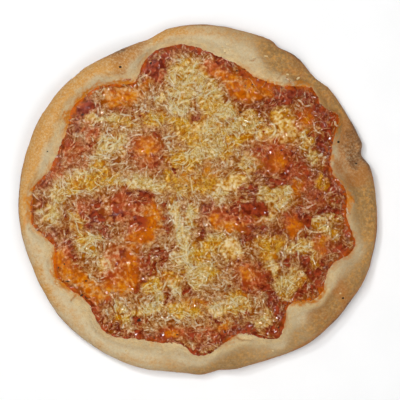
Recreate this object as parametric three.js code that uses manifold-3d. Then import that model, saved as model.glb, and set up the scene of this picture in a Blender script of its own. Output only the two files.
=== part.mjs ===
// A margherita pizza about 300 mm across: a hand-stretched crust with a puffed rim, a thin
// layer of tomato sauce, and a blanket of grated cheese that has half melted together.
// Millimetres, +Z up. The origin is under the middle of the pizza, on the surface it rests on.
// Angles are in degrees, counter-clockwise from +X, seen from above.

import * as THREE from "three";
import Module from "manifold-3d";

const wasm = await Module();
wasm.setup();

// Driving sizes
const rings = 14; // rings of points across the floor of the crust; ring n has 6 n points
const edgePoints = 6 * rings; // points round the rim
const floorThickness = 5; // dough under the sauce
const layerGap = 0.35; // clear space between one layer and the next
const sauceThickness = 1.7; // in the middle of the pizza
const sauceEdgeThickness = 0.9; // where the sauce runs out against the rim
const cheeseThickness = 1.5; // of the melted blanket
const cheeseEdgeThickness = 0.7; // where the blanket thins out
const rimUndercut = 7; // how far the resting face stays inside the widest part of the rim
const strandCount = 90; // grated strands that stand out of the blanket
const strandWidth = 2.1;
const strandDepth = 1.7;
const strandSink = 0.7; // how deep a strand sits in the blanket
const strandLengths = [9, 18]; // shortest and longest

// The outer edge of the rim: [angle, radius] where it swells, pulls in or has a notch
const rimTurns = [
  [0, 148.2], [11, 145.7], [15.5, 141.3], [19, 144.6], [29, 143], [40, 143.7], [46, 141.4],
  [57, 145], [62, 144.1], [66, 147], [75, 145.7], [86, 146.4], [100, 145.2], [108, 140.1],
  [120, 141.7], [144, 148.5], [170, 149.6], [190, 151.3], [203, 149.7], [222, 151.4],
  [247, 149.6], [265, 145.5], [271, 146], [277, 143.8], [283, 145.2], [291, 145.5],
  [310, 151.5], [334, 153.8], [349, 152.3],
];

// The edge of the sauce: lobes where it runs out, and points where the rim comes in between
const sauceTurns = [
  [0, 124], [13, 112.5], [24, 122], [31, 135.5], [37, 128.6], [43, 131.4], [56, 114],
  [65, 112], [72, 115], [83, 120.5], [98, 129.8], [108, 127], [119, 111.2], [132, 125],
  [144, 129], [152, 123.5], [160, 122.3], [168, 124.6], [177, 138], [187, 140], [198, 126.4],
  [208, 133.8], [222, 125.8], [236, 134.4], [247, 125.8], [262, 120.6], [270, 129.6],
  [287, 116.3], [300, 132.4], [311, 114.8], [321, 127.8], [333, 122.2], [343, 135.5],
  [354, 122.8],
];

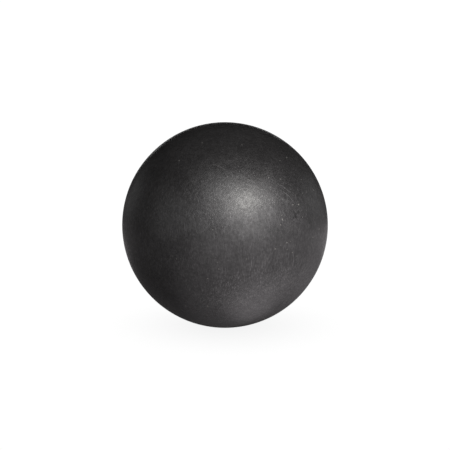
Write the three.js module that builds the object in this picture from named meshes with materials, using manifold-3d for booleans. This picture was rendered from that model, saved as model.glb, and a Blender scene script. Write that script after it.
================================
## GIVEN EXERCISE
Only the lines from the first line of the records through the line containing "wasm.setup();" should be repeated, exactly as they appear.

## WORKED ANSWER
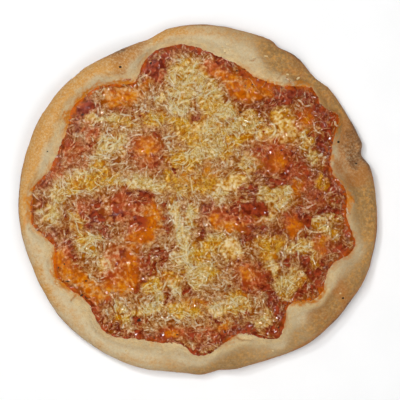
Recreate this object as parametric three.js code that uses manifold-3d. Then import that model, saved as model.glb, and set up the scene of this picture in a Blender script of its own. Output only the two files.
=== part.mjs ===
// A margherita pizza about 300 mm across: a hand-stretched crust with a puffed rim, a thin
// layer of tomato sauce, and a blanket of grated cheese that has half melted together.
// Millimetres, +Z up. The origin is under the middle of the pizza, on the surface it rests on.
// Angles are in degrees, counter-clockwise from +X, seen from above.

import * as THREE from "three";
import Module from "manifold-3d";

const wasm = await Module();
wasm.setup();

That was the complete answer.